To explain the monopolarity, three scenarios are examined: (1) environmental asymmetry (density or pressure gradients), (2) differential extinction or obscuration, and (3) intrinsically asymmetric mass loading along the disk magnetic field lines. The first two are dismissed based on the lack of dense material on the blue side and the negligible extinction at the observed wavelengths. The authors therefore favor the third explanation, arguing that the magnetic field geometry on the disk surface can become asymmetric, leading to preferential mass loading on one side. This interpretation aligns with recent MHD simulations that show how non‑uniform ionization or warped field lines can produce one‑sided jets.

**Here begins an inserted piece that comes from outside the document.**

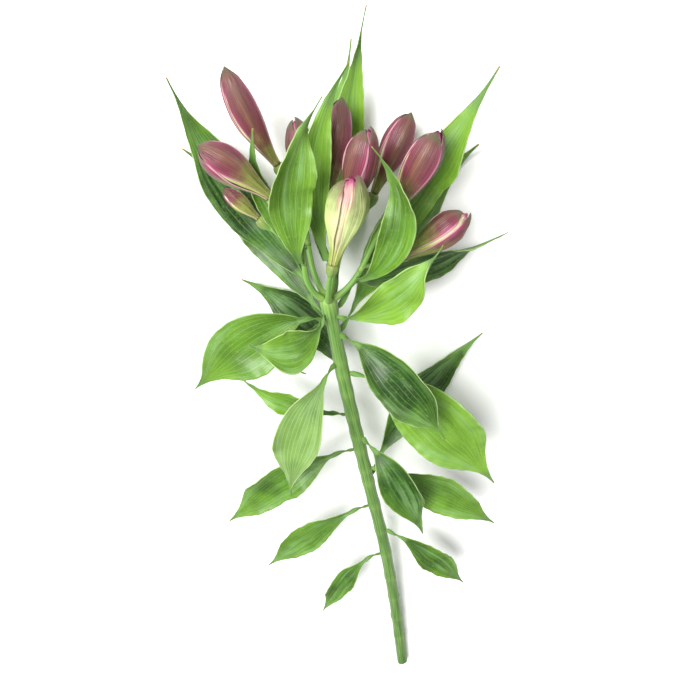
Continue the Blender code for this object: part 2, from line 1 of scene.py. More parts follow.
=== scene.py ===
"""The finished look of a cut alstroemeria stem in bud, laid on a pale table.

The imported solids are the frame: every piece here is grown on the same lines as the solid that it
stands for, from the same driving dimensions, and shows what the plain solid leaves out, such as veins,
waved margins, overlapping tepals, ribbed ovaries and leaf scars. Places are in millimetres from the
umbel's base, the point where the flower rays leave the stem: x to the right, y towards the flowers and
z up, as in the source of the part.
"""

import logging
import math
from bisect import bisect_left
from dataclasses import dataclass
from enum import Enum
from functools import partialmethod
from typing import Callable, Iterable

import bmesh
import bpy
from mathutils import Matrix, Quaternion, Vector, noise

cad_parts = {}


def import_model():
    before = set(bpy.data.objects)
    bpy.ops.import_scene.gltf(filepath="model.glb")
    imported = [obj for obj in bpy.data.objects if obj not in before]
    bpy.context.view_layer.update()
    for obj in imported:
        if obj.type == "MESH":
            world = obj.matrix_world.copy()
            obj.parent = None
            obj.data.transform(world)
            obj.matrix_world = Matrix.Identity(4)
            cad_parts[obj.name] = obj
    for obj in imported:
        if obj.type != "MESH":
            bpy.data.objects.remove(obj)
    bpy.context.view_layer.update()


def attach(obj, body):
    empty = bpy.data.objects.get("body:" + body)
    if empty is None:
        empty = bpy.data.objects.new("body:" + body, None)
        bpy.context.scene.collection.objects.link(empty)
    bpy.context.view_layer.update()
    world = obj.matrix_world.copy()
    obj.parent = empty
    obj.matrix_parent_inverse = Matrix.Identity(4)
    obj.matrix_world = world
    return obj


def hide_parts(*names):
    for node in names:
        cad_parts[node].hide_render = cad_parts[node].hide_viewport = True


log = logging.getLogger("alstroemeria")

Triple = tuple[float, float, float]
Material = bpy.types.Material
Shape = bmesh.types.BMesh
Profile = tuple[tuple[float, float], ...]
GridRule = Callable[[int, int], Vector]

MM = 0.001
UP: Triple = (0.0, 0.0, 1.0)

# Driving dimensions shared with the solids, in millimetres
UMBEL_BASE = Vector((-16.5, 125.0, 42.0))
STEM_RADIUS_AT_CUT = 4.3
STEM_RADIUS_AT_UMBEL = 3.4
NODE_SWELLING = 0.35
SWELLING_REACH = 5.0
UMBEL_RADIUS = 4.4
RAY_RADIUS = 1.45
PEDICEL_RADIUS = 1.15
OVARY_RADIUS = 3.0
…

The paper also discusses methodological limitations. The LTE and optically thin assumptions may not hold throughout the jet, especially given the modest optical depths derived. The line‑ratio analysis is constrained by having only two CO transitions; attempts at non‑LTE RADEX modeling were inconclusive. Moreover, the temporal offset between the Band 7 and Band 6 datasets could blur proper‑motion signatures. The authors propose future work involving higher‑J CO and SiO transitions, polarized dust observations to map the magnetic field directly, and multi‑epoch monitoring to capture jet variability.

In summary, this study provides the clearest observational evidence to date of a truly monopolar protostellar jet. By combining high‑resolution, multi‑band ALMA data with careful kinematic and radiative‑transfer analysis, the authors demonstrate that the asymmetry is intrinsic rather than observational. The findings have important implications for jet‑launching theories, suggesting that asymmetric magnetized launching—driven by uneven mass loading along disk magnetic field lines—may be a natural outcome in some star‑forming environments.